Ma c’è anche un secondo elemento di criticità che può minare il Piano Annan, e riguarda il sostegno all’opposizione: i membri dell’Esercito Siriano Libero (ESL), il braccio armato della resistenza che punta rovesciare Assad, pur essendo appoggiati dal Golfo e considerati “eroi” da Erdogan (come esplicitato dal premier turco nell’ultimo meeting degli “Amici della Siria”, tenutosi a Istanbul il 31 marzo), non suscitano lo stesso entusiasmo presso tutti i membri della comunità internazionale. Essi portano avanti una lotta di liberazione dal carattere fortemente settario, ispirata da una sorta di “riscatto sunnita” nei confronti di decenni di dittatura alawita (dunque sciita) e fanno temere che un eventuale regime change sostituisca al governo laico di Assad una dirigenza islamista.

I Fratelli musulmani, d’altra parte, hanno già una posizione dominante sia all’interno del CNS sia nelle fila dell’ESL – ed è degno di nota che quest’ultimo si sia strutturato in battaglioni che portano i nomi sacri dell’Islam. Se tale scenario non è sgradito né alla leadership saudita né alla dirigenza turca, esso non convince tuttavia gli Stati Uniti e l’Europa che, infatti, pur sostenendo il CNS, non l’hanno mai voluto riconoscere come sola e legittima autorità politica siriana.

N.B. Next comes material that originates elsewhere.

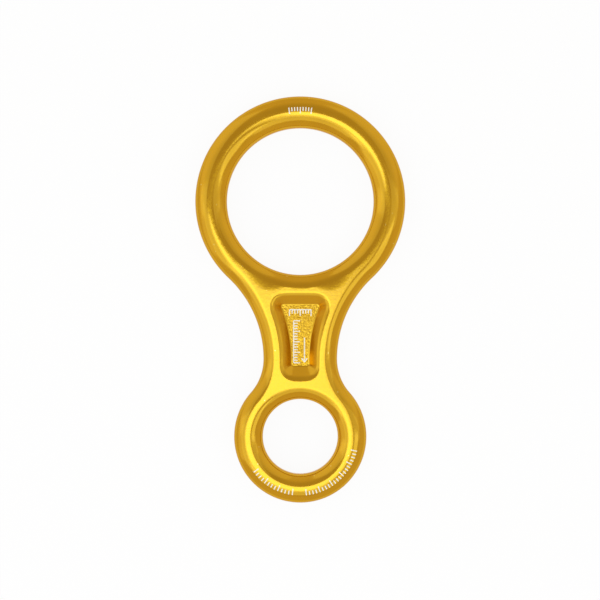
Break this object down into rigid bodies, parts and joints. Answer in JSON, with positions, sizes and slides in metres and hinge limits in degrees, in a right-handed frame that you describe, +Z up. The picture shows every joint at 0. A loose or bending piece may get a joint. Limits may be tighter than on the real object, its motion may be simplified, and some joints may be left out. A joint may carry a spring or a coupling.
{
  "type": "figure-eight belay device",
  "caption": "Forged belay and abseil device: a large rope ring and a small karabiner eye joined by a waisted web with a drafted pocket in each face.",
  "frame": {"origin": "bottom centre of the bounding box: on the table under the middle of the device, which lies flat", "axes": "+X across the device, +Y along it towards the large rope ring, +Z up through its thickness"},
  "size_m": [0.0702, 0.1357, 0.0104],
  "materials": {
    "gold_anodised_aluminium": "satin"
  },
  "bodies": {
    "root": {"forged_body": "gold_anodised_aluminium"}
  },
  "joints": []
}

In questa situazione di forte incertezza, le immagini di Kofi Annan seduto accanto a Bashar al Assad, diffuse in occasione della firma dell’accordo (che, come detto, è stato sostanzialmente violato), confermano visivamente che ad oggi non esiste una via diplomatica chiara e realmente condivisa da tutti gli attori coinvolti. Fintanto che l’esercito siriano – il più forte di tutto il mondo arabo – continua a sostenere Bashar al Assad, l’unico fattore che potrebbe alterare l’equilibrio interno è in realtà un’azione militare esterna, di cui nessuno sembra però pronto a farsi carico. Prolungare l’impasse politica rimanere quindi – per ora – la soluzione preferibile per tutti.